One effort embracing many of these leadership guidelines was the move last year to take the proceeds from the 2017 tax reform to invest in additional benefits for employees, including a child care backup service.
But Joly said a successful company must be about more than making money. He said, “You have to make money to be in business, but the purpose is to contribute to our customers, employees, shareholders and the communities we’re in. Magic happens when you can align people with the purpose of the company.”
Levi Strauss Takes On Social Issues
Chip Bergh, president and CEO of Levi Strauss, noted that the company has a “long history of not being afraid to take stands on social issues. We desegregated our factories in the South 10 years before that was the law, and we were one of the first companies to provide benefits to same-sex partners.”

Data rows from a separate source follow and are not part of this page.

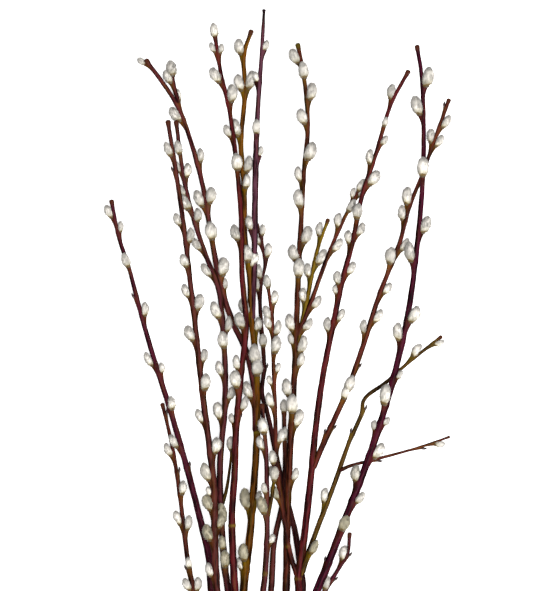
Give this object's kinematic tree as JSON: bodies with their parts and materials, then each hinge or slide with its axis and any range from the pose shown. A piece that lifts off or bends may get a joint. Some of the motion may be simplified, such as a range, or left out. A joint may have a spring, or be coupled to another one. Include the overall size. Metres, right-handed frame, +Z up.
{
  "type": "willow branch bunch",
  "caption": "Bunch of cut willow stems in furry catkin, lying down: bare glossy forked stems that fan out from gathered cut ends, set with silvery catkins.",
  "frame": {"origin": "middle of the bunch's outline, on the surface it lies on", "axes": "+Y from the cut ends to the tips, +X to the right seen from above, +Z up"},
  "size_m": [0.3481, 0.7335, 0.0447],
  "materials": {
    "bark_01": "smooth, slightly glossy purple-maroon bark",
    "bark_02": "smooth, slightly glossy brown-maroon bark",
    "bark_03": "smooth, slightly glossy dark maroon bark",
    "bark_04": "smooth, slightly glossy purple-brown bark",
    "bark_05": "smooth, slightly glossy red bark",
    "bark_06": "smooth, slightly glossy orange-brown bark",
    "bark_07": "smooth, slightly glossy olive-brown bark",
    "bark_08": "smooth, slightly glossy dark maroon bark",
    "bark_09": "smooth, slightly glossy brown bark",
    "bark_10": "smooth, slightly glossy red-brown bark",
    "bark_11": "smooth, slightly glossy purple bark",
    "bark_12": "smooth, slightly glossy maroon bark",
    "bark_13": "smooth, slightly glossy near-black bark",
    "catkin": "silky silver-white hairs, grey towards the tip",
    "bud_scale": "thin dry olive-brown scale",
    "cut_wood": "fresh pale cut wood"
  },
  "bodies": {
    "root": {"branch_01": "bark_01", "branch_02": "bark_02", "branch_03": "bark_03", "branch_04": "bark_04", "branch_05": "bark_05", "branch_06": "bark_06", "branch_07": "bark_07", "branch_08": "bark_08", "branch_09": "bark_09", "branch_10": "bark_10", "branch_11": "bark_11", "branch_12": "bark_12", "branch_13": "bark_13"}
  },
  "joints": []
}
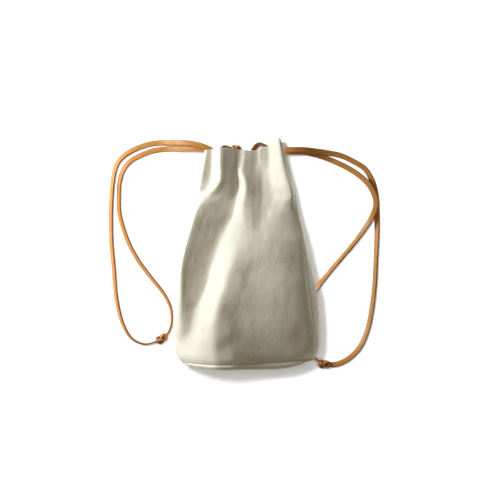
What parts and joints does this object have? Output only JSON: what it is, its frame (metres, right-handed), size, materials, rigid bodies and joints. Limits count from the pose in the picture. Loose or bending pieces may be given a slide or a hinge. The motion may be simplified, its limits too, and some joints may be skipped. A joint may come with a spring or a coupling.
{
  "type": "leather drawstring backpack",
  "caption": "Soft leather drawstring bucket backpack that lies on its back, with shoulder loops of flat leather lace joined by woven knots.",
  "frame": {"origin": "centre of the bag's footprint, on the surface that it lies on; the free laces and their knots aren't counted", "axes": "+Y from the base to the mouth, +Z from the back to the front, +X to the right as seen from above"},
  "size_m": [0.4776, 0.4045, 0.1062],
  "materials": {
    "bag_leather": "soft full-grain cream leather, satin, fine pebble grain, rounded folds",
    "leather_inside": "matte flesh side of the same leather",
    "lace": "natural vegetable-tanned lace, smooth burnished face, darker cut edges",
    "lace_knot": "woven natural lace, glossy on its crowns and dark between its strands",
    "board": "matte grey leatherboard",
    "thread": "waxed off-white thread"
  },
  "bodies": {
    "root": {"back_panel": "bag_leather", "base_panel": "bag_leather", "base_board": "board", "base_welt": "leather_inside", "back_rim_facing": "leather_inside", "left_seam_tape": "leather_inside", "right_seam_tape": "leather_inside", "back_neck_lace": "lace", "mouth_lace_left": "lace", "mouth_lace_right": "lace", "mouth_knot": "lace_knot", "base_stitches": "thread", "left_seam_stitches": "thread", "right_seam_stitches": "thread", "back_facing_stitches": "thread"},
    "front": {"front_panel": "bag_leather", "front_rim_facing": "leather_inside", "front_neck_lace": "lace", "front_facing_stitches": "thread"},
    "left_strap": {"left_outer_strand": "lace", "left_inner_strand": "lace", "left_knot": "lace_knot"},
    "right_strap": {"right_outer_strand": "lace", "right_inner_strand": "lace", "right_knot": "lace_knot"}
  },
  "joints": [
    {"name": "mouth_open", "type": "hinge", "parent": "root", "child": "front", "pos_m": [0, -0.1895, 0.0945], "axis": [1, 0, 0], "range_deg": [0, 12]},
    {"name": "left_strap_draw", "type": "slide", "parent": "root", "child": "left_strap", "axis": [1, 0, 0], "range_m": [0, 0.012]},
    {"name": "right_strap_draw", "type": "slide", "parent": "root", "child": "right_strap", "axis": [-1, 0, 0], "range_m": [0, 0.012]}
  ],
  "couplings": [
    {"joint": "left_strap_draw", "follows": "mouth_open", "m_per_rad": 0.055},
    {"joint": "right_strap_draw", "follows": "mouth_open", "m_per_rad": 0.055}
  ]
}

Levi’s also has opposed the Trump administration’s Muslim travel ban and its rescinding of protection for the DACA “Dreamers” program. And even though the brand “doesn’t have a dog in the fight” in the gun debate, since it neither manufactures nor sells firearms, “I believe it’s one of the biggest social issues of the day,” said Bergh.
“I have a 10-year-old daughter who practices lockdown drills in her school,” Bergh noted. “For kids and young adults, this is the defining issue of their life, and that’s why we provide financial backing for organizations fighting gun violence. I think my employees expect it of me to take stands.”
Last September, Levi’s pledged more than $1 million in four years to activists and nonprofits fighting for gun control.
Bergh reflected on how social changes are affecting the role of a corporate leader: “I think the CEOs of major corporations, and the companies, have a responsibility to give back,” he noted. “And if you do it in an authentic way, consumers will reward you.”